Apart from this, the process of collaboration – Shulman writing and Ramakrishnan reading out loud – helps maintain the sound. Shulman concedes that the “complete isomorphism between the music of their words and thoughts and the irreducible music running through the language they speak and write” makes the Punjai stories untranslatable. The translators try, though, mostly successfully.

The word choices are attentive to both the tone and the meaning: “egged” instead of “encouraged”, “illicit” instead of “illegal”, “continually” instead of “continuously”. Shulman’s “Afterword” is a testament to his devoted interpretation of the stories before translating them. The title of “Neermai”, for example, is translated to “Waterness” – for Muthuswamy is here interested in the “unstable fluidity of awareness” – rather than medieval meanings like “nature” or “coolness” or the modern understanding as “fluidity”.

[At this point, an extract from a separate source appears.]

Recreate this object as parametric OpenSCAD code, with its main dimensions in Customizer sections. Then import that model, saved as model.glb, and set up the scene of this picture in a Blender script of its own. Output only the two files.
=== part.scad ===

The translation, then, is not only committed to the spirit of Muthuswamy’s stories, but is also well-versed about its own nature, meaning, and movement. And what is this spirit? The young boy from Bullocks from the West tells us, clearly (oh, the irony): “[V]arious shades of memory now come to my mind. I don’t know which are imagined and which are real.” In all five stories in this book, Muthuswami tours the wandering consciousness of such a human mind: what it remembers, what it dreams, what it negotiates, what it projects. The mind – like the parai that has been witness to decades of performance – “wails on its own, independent of the beat” of a linear reality.

Bullocks From The West, Na Muthuswamy, translated by David Shulman and S Ramakrishnan, Westland.